In my book, The Executive Guide to Artificial Intelligence, I define eight core capabilities for AI: image recognition, speech recognition, search, clustering, Natural Language Understanding (NLU), optimisation, prediction and understanding. In theory, any AI application can be associated with one or more of these capabilities.
The first four of these capabilities are all to do with capturing information – getting structured data out of unstructured, or big, data. These capture categories are the most mature AI capabilities that currently exist. There are many examples of each of these in use today: we encounter speech recognition when we call up automated response lines; we have image recognition automatically categorising our photographs; we have a search capability read and categorise the emails we send; and we are categorised into like-minded groups every time we buy something from an online retailer. AI efficiently captures all this unstructured and big data that we give it and turns it into something useful (or intrusive, depending on your point of view).
The second group of capabilities, consisting of NLU, optimisation and prediction, is trying to work out – usually using that useful information that has just been captured – what is happening. These capabilities are slightly less mature but all still have applications in our daily lives. NLU turns that speech recognition data into something useful – what do all those individual words actually mean when they are put together in a sentence? The optimisation capability (which includes problem solving and planning as core elements) covers a wide range of uses, including working out what the best route is between your home and the shops. And then the prediction capability tries to work out what will happen next. For example, if we bought that book on early Japanese cinema, it will identify that we are likely to want to buy this book on Akira Kurosawa.

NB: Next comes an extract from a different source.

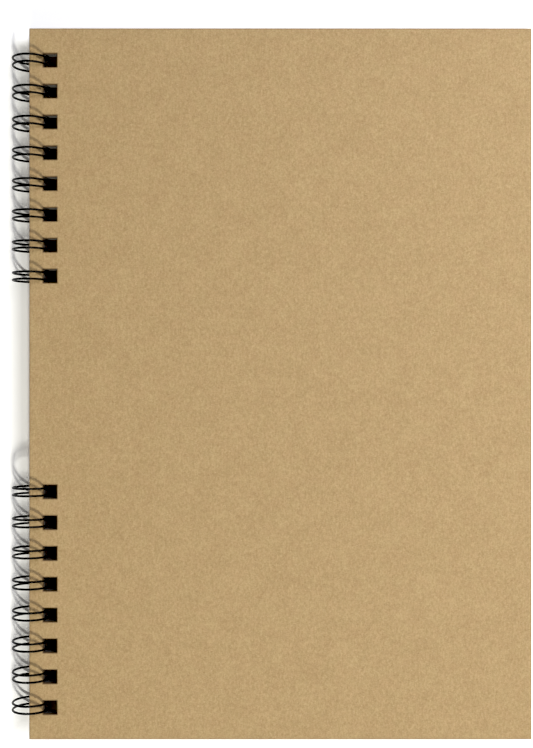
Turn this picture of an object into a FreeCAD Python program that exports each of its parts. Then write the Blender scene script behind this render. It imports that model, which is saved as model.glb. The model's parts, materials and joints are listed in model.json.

Once we get to understanding, it’s a different picture all together. Understanding why something is happening really requires cognition. It requires many inputs – the ability to draw on many experiences and to conceptualise these into models that can be applied to different scenarios and uses.
While this is something that the human brain is extremely good at, current AI simply can’t do it. All of the previous examples of AI capabilities have been very specific (these are usually termed ‘narrow’ AI) but understanding requires general artificial intelligence, and outside of the human brain, this simply doesn’t exist yet. Artificial General Intelligence, as it is known, is the holy grail of AI researchers but remains an entirely theoretical concept.
You’ll have worked out by now that current uses of AI are typically implemented by stringing together several of these capabilities. Once individual capabilities are understood, they can be combined to create meaningful solutions to business problems and challenges. For example, if I ring up a bank to ask for a loan, I could end up speaking to a machine rather than a human. In this case, AI will first be turning my voice into individual words (speech recognition), working out what it is that I want (NLU), deciding whether I can get the loan (optimisation) and then asking me whether I wanted to know more about car insurance, because people like me tend to need loans to buy cars (clustering and prediction).
This is a fairly involved process that draws on key AI capabilities, and one that doesn’t have to involve a human being at all. When it works, the customer gets great service since the service is available day and night, the phone is answered straight away and they get an immediate response to their query. The process is also efficient and effective for the business, as operating costs are low, staff costs eliminated and decision making consistent, while revenue is potentially increased due to the cross-selling of additional products. The combining of individual capabilities will be key to extracting the maximum value from AI.
Help or hindrance?
The AI framework therefore gives us a foundation to understand what AI can do, cutting through all the marketing hype and jargon, and letting us appreciate whether the technology is being used to help us, to influence us or to manipulate us. It also gives us the basis to appreciate and understand the different risks that AI can present.
Some of the risks associated with AI are inherent in the technology. Many readers will have heard of the ‘black box’ issue. This is where the AI decision-making process (for example, approving or rejecting a loan application) can be pretty opaque. In other words, it can be very difficult to know the reasons why the system has made a particular decision, which if you work in a regulated industry, can be a deal breaking constraint. While there are ways around this lack of transparency, often at the expense of decision accuracy, simply being aware of this tendency is a pretty good start.
Another inherent issue with the use of AI is around its naivety. Or, to be more precise, the issue is around our lack of appreciation of AI’s naivety. I’ve written in some detail about this in a previous D/SRUPTION article but the key point is that AI doesn’t actually understand what it is doing. If you ask an AI to recognise pictures of a dog, it doesn’t have any concept of what a dog is. It simply knows what types of pixel patterns most closely match those in the model it’s learned from numerous other patterns of pixels in known photographs of dogs.
Then there are risks that come about in the way that AI is developed and used. The most common of these is where there is inherent bias in the data that has been used to train an AI. If the training data is biased, the decisions the AI makes will also be biased. Training a facial recognition system mainly on white, male faces will mean, for example, that women of colour will be excluded from benefitting from the system. This is an actual example by the way – the data set of 13,000 faces that many big tech companies originally used to train their systems on consisted of 83% white people and nearly 78% men.
AI also raises an existential risk, both for businesses and the wider world. This is where we put too much faith in the ability of AI without understanding its workings well enough. When we put too high a dependency on AI solving our problems, or running our businesses, we don’t pay enough attention to how those decisions are being made.
This return to ‘black box’ issues can be mitigated to a certain extent by choosing algorithms and development approaches carefully, and also making sure that the outcomes are being measured appropriately. It is not enough to simply measure the success of an AI-enabled business by the profit generated, for example, since the system may be making decisions that are disadvantaging many people or putting profit above normal business ethics. With AI at the core of a business, it’s much more difficult to spot these things happening, especially if it is through many small nudges rather than major strategy decisions.
Most of us will never be able to fully understand the technology of AI or develop an AI model, but I would suggest that we all have a duty to better understand what it can and cannot do, and what its associated risks might be.
As AI’s revolution silently embraces us and increasingly impacts our working and personal lives, it’s no longer good enough to hide behind the excuse that AI is just too complicated to understand. We have to think about AI in terms of its capabilities as well as its limitations, and be able to challenge firms and organisations when we see that inherent value being abused. We must also think about how AI can realise its enormous potential for benefits in a safe and valuable way for the good of us all. That’s the sort of revolution I’d like to see.